Look for all the corruption in CADIVI, the agency in charge of the currency exchange that gave out billions of dollars to the military and their buddies The thousands of tons of food imported by the government for PDVAL left to rot in the ports of the country because once the food was bought and imported it didn't matter if it actually got to the stores.

Seriously, it gets tiring when someone that does not have the tiniest idea of what is actually going on in the country brings out the tired old argument that everything is the USA's fault.


You want the return of Venezuela to its former status as oil colony and wholly owned subsidiary of the United States. Tired argument? The 4 million dead in Middle East is the fault of the US and the Western allies. One need only look at the conspicuous reappearance of goods in the immediate aftermath of the right wing Unity Roundtable (MUD) victory in the December 2015 elections to see how connected the food supply problems are with political agendas. The oil collapse is an orchestrated assault on oil-producing nations targeted by the US.

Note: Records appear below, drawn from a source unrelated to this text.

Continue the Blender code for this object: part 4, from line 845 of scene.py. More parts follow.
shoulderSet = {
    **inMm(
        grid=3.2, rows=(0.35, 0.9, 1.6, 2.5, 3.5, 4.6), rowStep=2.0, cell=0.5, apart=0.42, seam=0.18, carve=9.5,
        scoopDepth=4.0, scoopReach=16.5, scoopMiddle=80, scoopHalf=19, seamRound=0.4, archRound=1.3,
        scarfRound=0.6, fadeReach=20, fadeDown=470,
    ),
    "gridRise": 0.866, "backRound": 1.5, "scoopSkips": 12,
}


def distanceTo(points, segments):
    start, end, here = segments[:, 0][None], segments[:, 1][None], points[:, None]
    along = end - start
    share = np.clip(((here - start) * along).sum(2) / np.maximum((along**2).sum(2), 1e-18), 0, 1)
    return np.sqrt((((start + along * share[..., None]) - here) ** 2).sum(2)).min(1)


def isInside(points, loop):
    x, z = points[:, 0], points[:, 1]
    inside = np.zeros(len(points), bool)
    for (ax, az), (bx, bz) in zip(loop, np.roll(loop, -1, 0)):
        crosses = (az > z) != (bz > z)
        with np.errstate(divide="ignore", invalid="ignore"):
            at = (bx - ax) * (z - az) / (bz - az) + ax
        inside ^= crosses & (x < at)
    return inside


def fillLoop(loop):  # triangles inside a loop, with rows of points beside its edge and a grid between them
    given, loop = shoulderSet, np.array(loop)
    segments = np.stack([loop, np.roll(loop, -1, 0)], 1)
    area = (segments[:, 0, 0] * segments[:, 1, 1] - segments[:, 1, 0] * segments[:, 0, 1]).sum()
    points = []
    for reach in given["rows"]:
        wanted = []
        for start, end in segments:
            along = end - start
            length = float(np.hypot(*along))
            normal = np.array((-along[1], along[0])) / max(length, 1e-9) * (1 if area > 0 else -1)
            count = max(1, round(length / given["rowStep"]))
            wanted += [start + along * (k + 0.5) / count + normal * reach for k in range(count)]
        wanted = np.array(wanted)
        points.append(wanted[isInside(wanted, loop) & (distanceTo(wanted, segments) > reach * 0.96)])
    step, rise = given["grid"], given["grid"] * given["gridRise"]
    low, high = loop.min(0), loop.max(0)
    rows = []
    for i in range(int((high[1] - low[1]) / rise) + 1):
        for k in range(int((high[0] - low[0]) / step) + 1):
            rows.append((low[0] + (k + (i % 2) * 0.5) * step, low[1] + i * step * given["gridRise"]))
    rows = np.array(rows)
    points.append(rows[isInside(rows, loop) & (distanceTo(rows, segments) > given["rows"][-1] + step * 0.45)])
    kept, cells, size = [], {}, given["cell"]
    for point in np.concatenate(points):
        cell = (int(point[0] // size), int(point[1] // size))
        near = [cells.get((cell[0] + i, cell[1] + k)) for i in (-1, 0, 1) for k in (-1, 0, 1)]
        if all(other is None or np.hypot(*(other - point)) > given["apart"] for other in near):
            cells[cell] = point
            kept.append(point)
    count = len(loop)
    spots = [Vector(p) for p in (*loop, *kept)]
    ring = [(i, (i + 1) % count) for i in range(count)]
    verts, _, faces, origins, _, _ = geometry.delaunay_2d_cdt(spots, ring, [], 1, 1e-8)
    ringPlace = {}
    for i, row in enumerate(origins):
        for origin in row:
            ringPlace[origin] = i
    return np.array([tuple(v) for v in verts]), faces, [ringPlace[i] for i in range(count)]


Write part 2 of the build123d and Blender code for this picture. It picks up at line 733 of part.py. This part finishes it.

See, this is where it's evident that you have no clue what you are talking about. There was no reappearance of goods after the MUD won! The government has actually been making fun of this because some of the MUD candidates said they would help the goods reappear once elected.

The shortage situation has been constant and getting worse since last year. I actually live here! I'm not reading about this from some government funded propaganda machine from the comfort of my fully stocked home.

You clearly have no more arguments beyond they tired old "everything us the US fault". I already gave you several examples of the government corruption that led us to this situation and you STILL come back and tell me about the middle east, oil colonies, how it's all a plot by the US, etc?

I should go to the food lines tomorrow and try to explain that to people. I bet it would go down really well with everyone there!


Quit your crocodile tears, gusano!


Haha your superior argumentative powers sure got me there!

Please, next time try to be better informed before making a fool of yourself.

I understand that the US has a shitty foreign policy, but that doesn't make every "antiimperialist" government the good guys. The world is not black and white.


Curious how people who have family members in Venezula are remitting funds to them? Do they have exchange funds at the official rate or is there ways to send Dollars directly.

This has to be a pretty common occurance.


Which country is in a worse situation? Venezuela or Ukraine? It's funny how we see only one been bashed by western media.


I think getting murdered would be more of a concern than the low cost of living.


If you want to experience living "like a baller" for a low amount of money (for the US), there are many great places to go that are much safer than Venezuela.


Do you have any suggestions? I'm living in the US in an expensive city and it'd be cool to take a vacation somewhere much cheaper.


Southeast Asia, Central America, and Eastern Europe.


come visit Ukraine - Kiev, Lviv, Odessa


I was going to suggest Ukraine. Odessa is a lovely and very affordable city to visit.